Once Vasandani left the corporate world, he was able to take those inroads much further. He was a semifinalist in the Thelonious Monk competition for new talent in 2004 and got a chance to sing with Wynton Marsalis and other luminaries in a Lincoln Center Jazz Orchestra performance. An ongoing early-evening residency at Zinc Bar, a well-regarded Greenwich Village spot, has given him a regular showcase and helped build a following.

With his first album coming out, Vasandani is in the happy space of enjoying the ride. He bridles, understandably, at the limitations implicit in the “crooner” label with which he is getting tagged, but he says there is plenty of time ahead for him to work in a more abstract or edgy vein.

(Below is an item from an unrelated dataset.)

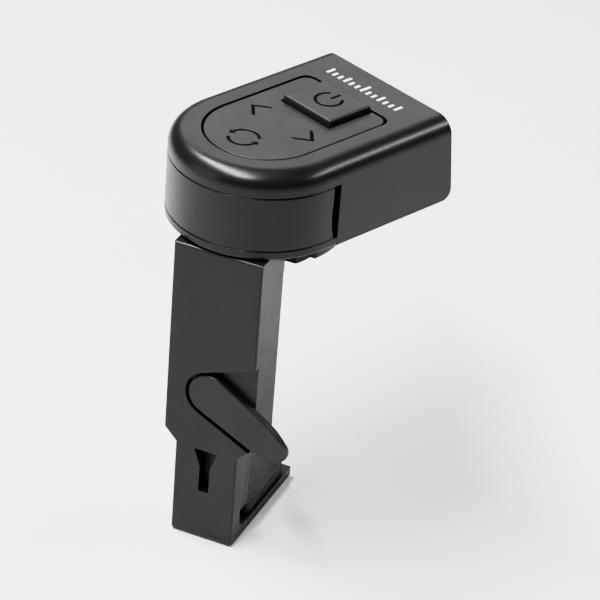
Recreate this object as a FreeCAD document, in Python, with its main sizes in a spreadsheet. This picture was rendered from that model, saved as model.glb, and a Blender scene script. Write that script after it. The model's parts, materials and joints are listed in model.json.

For now, Vasandani says, his chief concern is to properly serve the song form – to “respect the lyric,” as he puts it several times. Whether it’s his own composition or someone else’s, from the Great American Songbook or a more remote source, matters less to him than the discipline and honesty of delivery.

“You just have to find great songs,” he says. “If they happen to come from your body, great. If they happen to come from keeping your ears open on the street, or listening to records, that’s great, too. … As long as I can put them over with honesty, and make first and foremost myself, but ultimately an audience, believe in what I’m saying, then it’ll be relevant, it’ll be poignant, and it’ll be believable. And it’s almost irrelevant whether it came from my pen or somebody else’s.”